Llegamos a la base alrededor de las 8.30. La lluvia había cesado pero el calor condensaba más y más nubes. Mientras revolvía un café insulso, miré el reloj que devoraba mi valioso tiempo: a las 13.30 tenía que partir a tomar el tren para regresar a Cuzco. Entremedio de mi malhumor casi indisimulable, Héctor me confirma que Andrew, el inglés que habían internado, ya está bien, y llegaría con su esposa para unirse a nuestra recorrida guiada por la ciudadela.

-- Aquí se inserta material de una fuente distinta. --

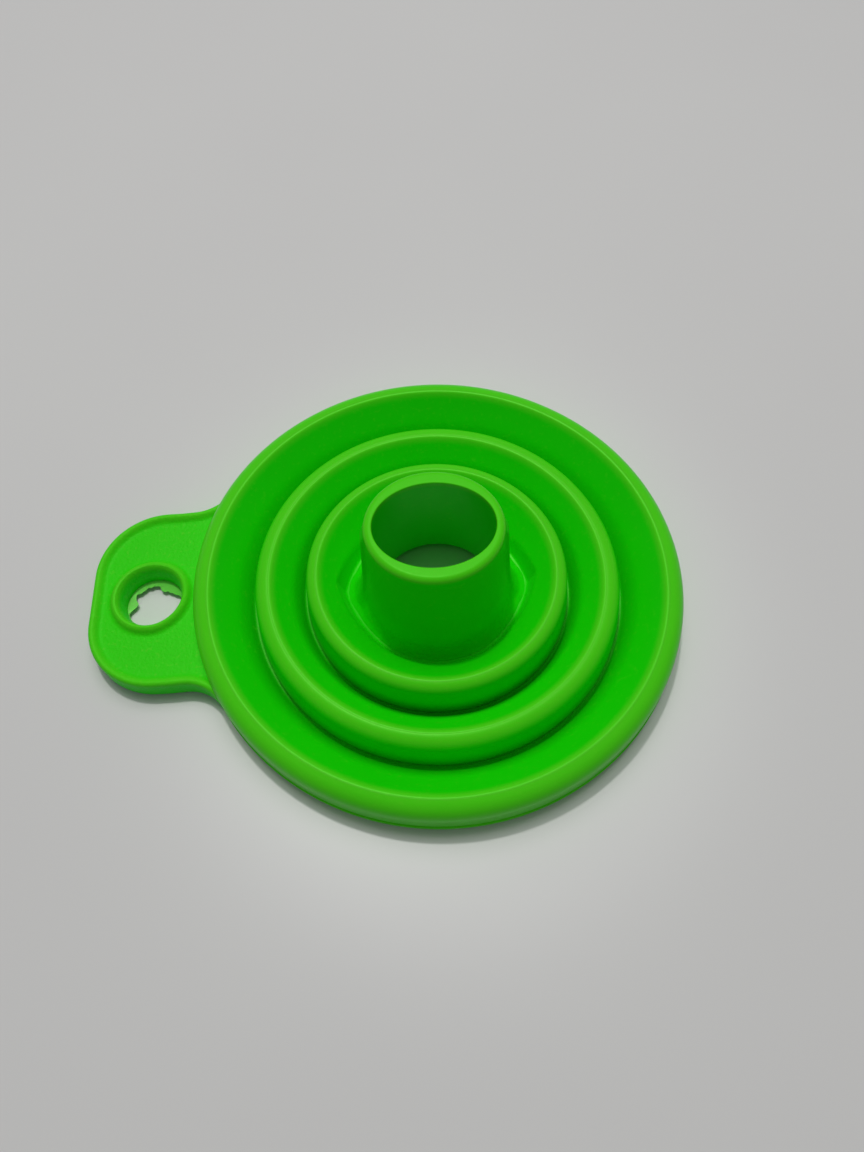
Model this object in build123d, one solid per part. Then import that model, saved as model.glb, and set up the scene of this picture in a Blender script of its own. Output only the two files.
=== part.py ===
from build123d import *
from math import atan2, cos, pi, sin, sqrt
import os

# A collapsible silicone funnel, folded flat, standing on its mouth with the spout up.
# Units are millimetres. The origin is the middle of the mouth's resting face, +Z runs
# up through the spout, and the hanging tab points along -X.
# The moulding is one piece of silicone. It is modelled as its stiff rings, joined by
# three thin fold webs that turn inside out when the funnel is pulled open.

# Driving dimensions ---------------------------------------------------------------
MOUTH_RADIUS = 40.0        # outermost surface of the mouth rim
FLOOR_CLEARANCE = 0.4      # everything inside the rim stays this far off the table
WEB_THICKNESS = 0.9        # fold webs, measured square to their surface
HINGE_THICKNESS = 0.9      # foot of a web, where it meets the next ring
HINGE_GAP = 0.05           # slit left between a fold web and the rings that it joins

RIM_HEIGHT, RIM_CREST_RADIUS, RIM_INNER_RADIUS = 7.6, 37.2, 36.3
RIM_SHOULDER = 2.0         # inside, the rim's wall is straight from here down to its web
LIP_HEIGHT = 1.5           # mouth lip, under the parting groove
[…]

Unos minutos más tarde, todos estamos avanzando entre las terrazas y algo pasa. El sol se empieza a asomar tímidamente, y las nubes parecen querer desvanecerse. Ahí si, me emociono con la intensidad que había soñado, y no me importa ya que hora es, cuánto me duele el cuerpo ni todo lo recorrido para llegar a ver este espectáculo que supera, en vivo, la belleza repetida de la clásica postal. De repente todo es verde y brillante y una fortaleza imponente se despliega ante mis ojos. Ahí está el gran Machu Picchu.
Mi obnubilación sólo se quiebra unos segundos, al pedido de la pareja de ingleses de sacarles una foto. Sonríen, especialmente Andrew, satisfecho. Después de un episodio casi trágico, lo había logrado.
Miro a mi alrededor y no puedo sentir más que una felicidad plena, una conexión íntima con el lugar que supera todo esfuerzo de los días anteriores. Sonrío para mis adentros, saboreando una victoria más espiritual que física. Yo también lo había logrado.